Displaying network activity statistics
The network activity statistics include bytes In, bytes Out, and the number of GET, PUT, and DELETE operations. CloudPools network stats are available in two categories:
- Per CloudPools account
- Per file pool policy
Note: CloudPools network stats do not provide file statistics, such as the file list being archived or recalled.

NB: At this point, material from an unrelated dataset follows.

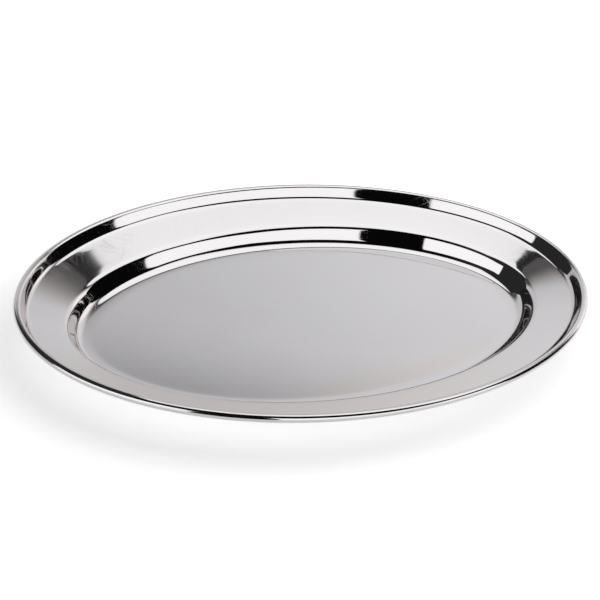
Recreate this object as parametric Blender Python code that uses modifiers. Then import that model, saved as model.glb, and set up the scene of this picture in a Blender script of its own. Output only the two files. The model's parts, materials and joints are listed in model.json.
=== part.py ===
"""Oval serving platter: one pressed sheet of stainless steel with a curled edge over a round wire.

Metres, +Z up, length along X. The platter stands on the underside of its well, at z = 0.
"""

import math

import bmesh
import bpy

# Overall size, at the outside of the curled edge
PLATTER_LENGTH = 0.400
PLATTER_WIDTH = 0.260
SHEET_THICKNESS = 0.0008

# Section of the sheet's upper face, from the well outwards. Slopes are angles above level.
WELL_SWEEP_RADIUS = 0.097
WELL_SWEEP_SLOPE = math.radians(4.4)
WELL_COVE_RADIUS = 0.0078
WELL_WALL_SLOPE = math.radians(59.3)
WELL_WALL_RUN = 0.0064
SHOULDER_RADIUS = 0.0061
BRIM_SLOPE = math.radians(14.2)
BRIM_RUN = 0.0225
EDGE_COVE_RADIUS = 0.0044
EDGE_WALL_SLOPE = math.radians(62.4)
EDGE_WALL_RUN = 0.0056
CURL_RADIUS = 0.0026
CURL_TURN = math.radians(292.0)

# Round wire inside the curl
WIRE_CLEARANCE = 0.00035
WIRE_RADIUS = CURL_RADIUS - SHEET_THICKNESS - WIRE_CLEARANCE

# Fineness
STEPS_AROUND = 72
WELL_SWEEP_STEPS = 2
WELL_COVE_STEPS = 4
SHOULDER_STEPS = 4
EDGE_COVE_STEPS = 3
CURL_STEPS = 13


def clear_scene():
    for old in list(bpy.data.objects):
        bpy.data.objects.remove(old, do_unlink=True)


def bend(points, radius, start, end, steps):
    """Carries the section on round a bend, from one slope to another."""
    out, height = points[-1]
    side = 1.0 if end > start else -1.0
    for step in range(1, steps + 1):
        slope = start + (end - start) * step / steps
        points.append(
            (
                out + side * radius * (math.sin(slope) - math.sin(start)),
                height + side * radius * (math.cos(start) - math.cos(slope)),
            )
        )


def straight(points, slope, length):
    """Carries the section on along a straight run."""
    out, height = points[-1]
    points.append(
        (out + length * math.cos(slope), height + length * math.sin(slope))
    )


def section():
    """The upper face from the edge of the flat well to the end of the curl, and the curl's centre, as (distance out, height)."""
    points = [(0.0, SHEET_THICKNESS)]
    bend(points, WELL_SWEEP_RADIUS, 0.0, WELL_SWEEP_SLOPE, WELL_SWEEP_STEPS)
    bend(
        points,
        WELL_COVE_RADIUS,
        WELL_SWEEP_SLOPE,
        WELL_WALL_SLOPE,
        WELL_COVE_STEPS,
    )
    straight(points, WELL_WALL_SLOPE, WELL_WALL_RUN)
    bend(points, SHOULDER_RADIUS, WELL_WALL_SLOPE, BRIM_SLOPE, SHOULDER_STEPS)
    straight(points, BRIM_SLOPE, BRIM_RUN)
    bend(points, EDGE_COVE_RADIUS, BRIM_SLOPE, EDGE_WALL_SLOPE, EDGE_COVE_STEPS)
    straight(points, EDGE_WALL_SLOPE, EDGE_WALL_RUN)
    out, height = points[-1]
    centre = (
        out + CURL_RADIUS * math.sin(EDGE_WALL_SLOPE),
        height - CURL_RADIUS * math.cos(EDGE_WALL_SLOPE),
    )
    bend(
        points,
        CURL_RADIUS,
        EDGE_WALL_SLOPE,
        EDGE_WALL_SLOPE - CURL_TURN,
        CURL_STEPS,
    )
    return points, centre


def oval_ring(inset, height):
    """One closed ring parallel to the platter's outline, this far inside it."""
    ring = []
    for step in range(STEPS_AROUND):
        angle = 2.0 * math.pi * step / STEPS_AROUND
        x = 0.5 * PLATTER_LENGTH * math.cos(angle)
        y = 0.5 * PLATTER_WIDTH * math.sin(angle)
        normal_x = 0.5 * PLATTER_WIDTH * math.cos(angle)
        normal_y = 0.5 * PLATTER_LENGTH * math.sin(angle)
        size = math.hypot(normal_x, normal_y)
        ring.append(
            (x - inset * normal_x / size, y - inset * normal_y / size, height)
        )
    return ring


def metal(name, shade, roughness):
    """A bare metal of one grey, as a Principled BSDF."""
    material = bpy.data.materials.new(name)
    material.use_nodes = True
    shader = material.node_tree.nodes["Principled BSDF"]
    shader.inputs["Base Color"].default_value = (shade, shade, shade, 1.0)
    shader.inputs["Metallic"].default_value = 1.0
    shader.inputs["Roughness"].default_value = roughness
    return material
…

Run the following command to check the CloudPools network stats by CloudPools account:
isi_test_cpool_stats -Q --accounts <account_name>
For example, the following command shows the current CloudPools network stats by CloudPools account:
isi_test_cpool_stats -Q --accounts testaccount Account Name Bytes In Bytes Out Num Reads Num Writes Num Deletes testaccount 4194896000 4194905034 4000 2001 8001
Similarly, you can run the following command to check the CloudPools network stats by file pool policy:
isi_test_cpool_stats -Q --policies <policy_name>
And here is an example of current CloudPools network stats by file pool policy:
isi_test_cpool_stats -Q --policies testpolicy Policy Name Bytes In Bytes Out Num Reads Num Writes testpolicy 4154896000 4154905034 4000 2001
Note: The command output does not include the number of deletes by file pool policy.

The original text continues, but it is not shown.